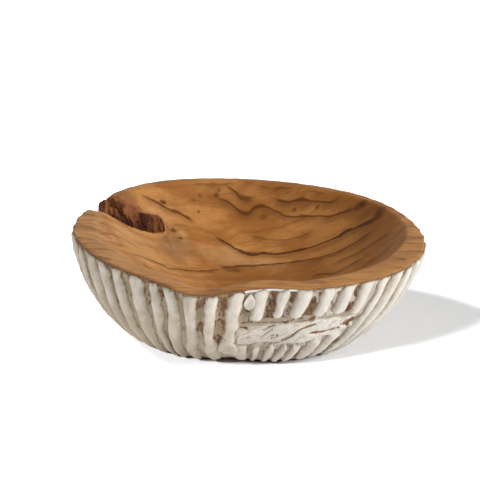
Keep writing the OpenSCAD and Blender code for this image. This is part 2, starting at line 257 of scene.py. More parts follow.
# Slow waves of the outline: direction, spread, share of the wave's height
WAVES = ((345, 30, 0.7), (40, 25, 0.5), (75, 30, -0.52), (130, 22, 1.0), (190, 28, 0.45), (215, 25, -0.24),
         (300, 13, -0.44))
# The scar: how much its edges draw in at its ends, how far it rises to the right, and its step's width
SCAR_TAPER, SCAR_RISE, SCAR_TOP_RISE, SCAR_STEP = 0.24, 0.0045, 0.4, 0.0016
# Along the split: share of its length, then its back and front half widths as shares of its mouth
SPLIT_OUTLINE = np.array(((-0.4, 1.0, 0.72), (0, 0.9, 0.52), (0.24, 0.78, 0.54), (0.34, 0.56, 0.58),
                          (0.45, 0.39, 0.62), (0.62, 0.31, 0.6), (0.8, 0.4, 0.5), (0.94, 0.42, 0.36),
                          (1.0, 0.3, 0.16)))
BACK, FRONT = 1, 2
# What is left of the split's width at its bottom
SPLIT_FLOOR = 0.42
# How far the crests lie off even spacing, in shares of the pitch: from the first rib on, and the last ribs
FIRST_CRESTS = (0, 0.14, 0.14, -0.01, 0.19, 0.21, 0.24, 0.07, 0.04)
LAST_CRESTS = (0.04, 0.08, 0.32, 0.26, 0.1, 0.17, 0.01)
# Ribs that bend on their way down, counted from the first: (height share, degrees)
BENDS = {-6: ((0.2, 0.3), (0.6, -0.5), (0.9, 0)), -5: ((0.1, -0.6), (0.4, -0.8), (0.7, -0.3), (0.9, 0)),
         -4: ((0.1, 1.2), (0.3, 1.3), (0.45, 0), (0.65, 0), (0.9, 0.2)),
         -3: ((0.1, -0.9), (0.38, -0.9), (0.53, 0.4), (0.7, 1.5), (0.84, 1.2), (0.97, 0)),
         -2: ((0.1, -1.4), (0.3, -0.9), (0.43, 0), (0.62, 0.9), (0.8, 0.2)),
         -1: ((0.15, 0.4), (0.5, 0), (0.8, 0.2)), 0: ((0.12, 7.0), (0.3, 5.8), (0.46, 0)),
         1: ((0.12, 3.2), (0.3, 2.2), (0.46, 0)), 2: ((0.3, 1.6), (0.46, 0)), 3: ((0.3, 0.9), (0.46, 0)),
         4: ((0.1, -2.2), (0.3, -3.2), (0.46, 0)), 6: ((0.7, -0.9), (0.87, -0.3)),
         7: ((0.2, 1.4), (0.32, 1.2), (0.47, 0.7), (0.66, -0.3), (0.85, -0.6), (1, 0))}
BEND_STEPS = 64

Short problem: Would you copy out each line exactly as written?

Output of the task:
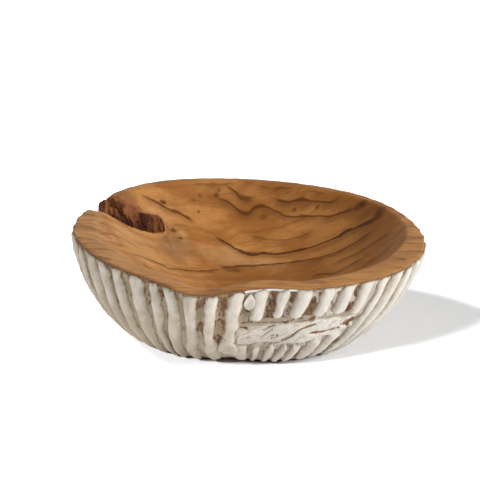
Keep writing the OpenSCAD and Blender code for this image. This is part 2, starting at line 257 of scene.py. More parts follow.
# Slow waves of the outline: direction, spread, share of the wave's height
WAVES = ((345, 30, 0.7), (40, 25, 0.5), (75, 30, -0.52), (130, 22, 1.0), (190, 28, 0.45), (215, 25, -0.24),
         (300, 13, -0.44))
# The scar: how much its edges draw in at its ends, how far it rises to the right, and its step's width
SCAR_TAPER, SCAR_RISE, SCAR_TOP_RISE, SCAR_STEP = 0.24, 0.0045, 0.4, 0.0016
# Along the split: share of its length, then its back and front half widths as shares of its mouth
SPLIT_OUTLINE = np.array(((-0.4, 1.0, 0.72), (0, 0.9, 0.52), (0.24, 0.78, 0.54), (0.34, 0.56, 0.58),
                          (0.45, 0.39, 0.62), (0.62, 0.31, 0.6), (0.8, 0.4, 0.5), (0.94, 0.42, 0.36),
                          (1.0, 0.3, 0.16)))
BACK, FRONT = 1, 2
# What is left of the split's width at its bottom
SPLIT_FLOOR = 0.42
# How far the crests lie off even spacing, in shares of the pitch: from the first rib on, and the last ribs
FIRST_CRESTS = (0, 0.14, 0.14, -0.01, 0.19, 0.21, 0.24, 0.07, 0.04)
LAST_CRESTS = (0.04, 0.08, 0.32, 0.26, 0.1, 0.17, 0.01)
# Ribs that bend on their way down, counted from the first: (height share, degrees)
BENDS = {-6: ((0.2, 0.3), (0.6, -0.5), (0.9, 0)), -5: ((0.1, -0.6), (0.4, -0.8), (0.7, -0.3), (0.9, 0)),
         -4: ((0.1, 1.2), (0.3, 1.3), (0.45, 0), (0.65, 0), (0.9, 0.2)),
         -3: ((0.1, -0.9), (0.38, -0.9), (0.53, 0.4), (0.7, 1.5), (0.84, 1.2), (0.97, 0)),
         -2: ((0.1, -1.4), (0.3, -0.9), (0.43, 0), (0.62, 0.9), (0.8, 0.2)),
         -1: ((0.15, 0.4), (0.5, 0), (0.8, 0.2)), 0: ((0.12, 7.0), (0.3, 5.8), (0.46, 0)),
         1: ((0.12, 3.2), (0.3, 2.2), (0.46, 0)), 2: ((0.3, 1.6), (0.46, 0)), 3: ((0.3, 0.9), (0.46, 0)),
         4: ((0.1, -2.2), (0.3, -3.2), (0.46, 0)), 6: ((0.7, -0.9), (0.87, -0.3)),
         7: ((0.2, 1.4), (0.32, 1.2), (0.47, 0.7), (0.66, -0.3), (0.85, -0.6), (1, 0))}
BEND_STEPS = 64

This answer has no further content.